@@ -20,7 +20,7 @@
#include <cxlmem.h>
#include "core.h"
-#define CXL_DEV_NUM_RAS_FEATURES 3
+#define CXL_DEV_NUM_RAS_FEATURES 7
#define CXL_DEV_HOUR_IN_SECS 3600
#define CXL_SCRUB_NAME_LEN 128
@@ -958,9 +958,447 @@ static const struct edac_mem_repair_ops cxl_sppr_ops = {
.do_repair = cxl_do_ppr,
};
+/* CXL memory sparing control definitions */
+/* See CXL rev 3.1 @8.2.9.7.2 Table 8-110 Maintenance Operation */
+#define CXL_CACHELINE_SPARING_UUID UUID_INIT(0x96C33386, 0x91dd, 0x44c7, 0x9e, 0xcb, \
+ 0xfd, 0xaf, 0x65, 0x03, 0xba, 0xc4)
+#define CXL_ROW_SPARING_UUID UUID_INIT(0x450ebf67, 0xb135, 0x4f97, 0xa4, 0x98, \
+ 0xc2, 0xd5, 0x7f, 0x27, 0x9b, 0xed)
+#define CXL_BANK_SPARING_UUID UUID_INIT(0x78b79636, 0x90ac, 0x4b64, 0xa4, 0xef, \
+ 0xfa, 0xac, 0x5d, 0x18, 0xa8, 0x63)
+#define CXL_RANK_SPARING_UUID UUID_INIT(0x34dbaff5, 0x0552, 0x4281, 0x8f, 0x76, \
+ 0xda, 0x0b, 0x5e, 0x7a, 0x76, 0xa7)
+
+enum cxl_mem_sparing_granularity {
+ CXL_MEM_SPARING_CACHELINE,
+ CXL_MEM_SPARING_ROW,
+ CXL_MEM_SPARING_BANK,
+ CXL_MEM_SPARING_RANK,
+ CXL_MEM_SPARING_MAX
+};
+
+struct cxl_mem_sparing_context {
+ uuid_t repair_uuid;
+ u8 instance;
+ u16 get_feat_size;
+ u16 set_feat_size;
+ u8 get_version;
+ u8 set_version;
+ u16 set_effects;
+ struct cxl_memdev *cxlmd;
+ enum edac_mem_repair_type repair_type;
+ enum edac_mem_repair_persist_mode persist_mode;
+ enum cxl_mem_sparing_granularity granularity;
+ bool dpa_support;
+ u64 dpa;
+ u8 channel;
+ u8 rank;
+ u32 nibble_mask;
+ u8 bank_group;
+ u8 bank;
+ u32 row;
+ u16 column;
+ u8 sub_channel;
+};
+
+struct cxl_memdev_sparing_params {
+ u8 op_class;
+ u8 op_subclass;
+ bool cap_safe_when_in_use;
+ bool cap_hard_sparing;
+ bool cap_soft_sparing;
+};
+
+enum cxl_mem_sparing_param_type {
+ CXL_MEM_SPARING_PARAM_DO_QUERY,
+ CXL_MEM_SPARING_PARAM_DO_REPAIR,
+};
+
+#define CXL_MEMDEV_SPARING_RD_CAP_SAFE_IN_USE_MASK BIT(0)
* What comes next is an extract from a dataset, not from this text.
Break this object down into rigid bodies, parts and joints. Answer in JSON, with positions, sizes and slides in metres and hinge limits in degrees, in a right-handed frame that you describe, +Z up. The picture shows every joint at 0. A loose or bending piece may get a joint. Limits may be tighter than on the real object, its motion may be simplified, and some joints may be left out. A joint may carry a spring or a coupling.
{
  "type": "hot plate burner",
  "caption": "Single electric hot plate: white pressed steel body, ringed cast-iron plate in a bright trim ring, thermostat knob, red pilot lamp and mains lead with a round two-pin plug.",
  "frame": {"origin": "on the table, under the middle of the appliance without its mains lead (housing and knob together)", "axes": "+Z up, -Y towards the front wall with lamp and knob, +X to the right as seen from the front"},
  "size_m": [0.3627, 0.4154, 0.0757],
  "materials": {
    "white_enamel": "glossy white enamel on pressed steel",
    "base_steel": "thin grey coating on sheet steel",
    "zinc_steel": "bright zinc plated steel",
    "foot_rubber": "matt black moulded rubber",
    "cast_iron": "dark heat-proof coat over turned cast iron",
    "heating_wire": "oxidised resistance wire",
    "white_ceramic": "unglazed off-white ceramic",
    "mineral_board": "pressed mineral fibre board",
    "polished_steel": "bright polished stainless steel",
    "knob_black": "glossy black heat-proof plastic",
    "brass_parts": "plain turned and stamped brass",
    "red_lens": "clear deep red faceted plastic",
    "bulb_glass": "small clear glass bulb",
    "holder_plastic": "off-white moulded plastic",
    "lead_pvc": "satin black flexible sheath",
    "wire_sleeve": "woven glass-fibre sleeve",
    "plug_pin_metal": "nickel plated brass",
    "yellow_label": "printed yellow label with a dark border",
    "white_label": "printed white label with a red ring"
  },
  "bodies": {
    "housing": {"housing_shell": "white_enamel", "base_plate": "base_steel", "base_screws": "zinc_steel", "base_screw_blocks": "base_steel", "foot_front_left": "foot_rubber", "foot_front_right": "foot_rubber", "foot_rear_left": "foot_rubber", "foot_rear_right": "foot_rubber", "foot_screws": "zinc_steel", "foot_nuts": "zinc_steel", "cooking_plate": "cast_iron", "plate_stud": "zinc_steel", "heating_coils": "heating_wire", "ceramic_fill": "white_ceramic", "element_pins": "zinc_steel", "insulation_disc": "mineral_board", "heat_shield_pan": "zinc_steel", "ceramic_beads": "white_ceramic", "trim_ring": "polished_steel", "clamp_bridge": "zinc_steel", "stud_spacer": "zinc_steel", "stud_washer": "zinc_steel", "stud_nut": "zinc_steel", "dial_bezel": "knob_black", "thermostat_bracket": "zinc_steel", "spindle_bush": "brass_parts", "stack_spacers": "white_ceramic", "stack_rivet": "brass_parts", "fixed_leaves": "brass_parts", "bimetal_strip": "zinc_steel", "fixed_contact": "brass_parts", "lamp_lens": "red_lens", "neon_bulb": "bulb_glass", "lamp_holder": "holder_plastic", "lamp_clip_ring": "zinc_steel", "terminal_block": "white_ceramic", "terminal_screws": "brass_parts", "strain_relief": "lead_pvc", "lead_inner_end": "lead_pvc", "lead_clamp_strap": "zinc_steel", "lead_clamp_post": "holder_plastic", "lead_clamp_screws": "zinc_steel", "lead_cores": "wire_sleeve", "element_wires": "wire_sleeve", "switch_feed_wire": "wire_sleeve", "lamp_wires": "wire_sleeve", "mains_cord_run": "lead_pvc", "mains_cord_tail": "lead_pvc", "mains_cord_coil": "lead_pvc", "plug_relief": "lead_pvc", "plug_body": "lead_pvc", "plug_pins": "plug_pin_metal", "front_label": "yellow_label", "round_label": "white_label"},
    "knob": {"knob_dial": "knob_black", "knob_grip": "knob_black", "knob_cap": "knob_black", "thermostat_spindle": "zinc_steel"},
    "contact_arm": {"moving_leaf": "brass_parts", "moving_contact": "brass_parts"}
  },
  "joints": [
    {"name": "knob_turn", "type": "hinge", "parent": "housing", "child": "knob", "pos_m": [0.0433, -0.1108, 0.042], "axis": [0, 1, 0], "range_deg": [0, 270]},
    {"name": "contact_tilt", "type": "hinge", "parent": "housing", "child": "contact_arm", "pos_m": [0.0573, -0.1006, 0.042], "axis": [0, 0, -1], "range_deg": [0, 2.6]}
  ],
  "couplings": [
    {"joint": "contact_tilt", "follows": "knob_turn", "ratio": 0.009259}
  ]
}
+#define CXL_MEMDEV_SPARING_RD_CAP_HARD_SPARING_MASK BIT(1)
+#define CXL_MEMDEV_SPARING_RD_CAP_SOFT_SPARING_MASK BIT(2)
+
+#define CXL_MEMDEV_SPARING_WR_DEVICE_INITIATED_MASK BIT(0)
+
+#define CXL_MEMDEV_SPARING_QUERY_RESOURCE_FLAG BIT(0)
+#define CXL_MEMDEV_SET_HARD_SPARING_FLAG BIT(1)
+#define CXL_MEMDEV_SPARING_SUB_CHANNEL_VALID_FLAG BIT(2)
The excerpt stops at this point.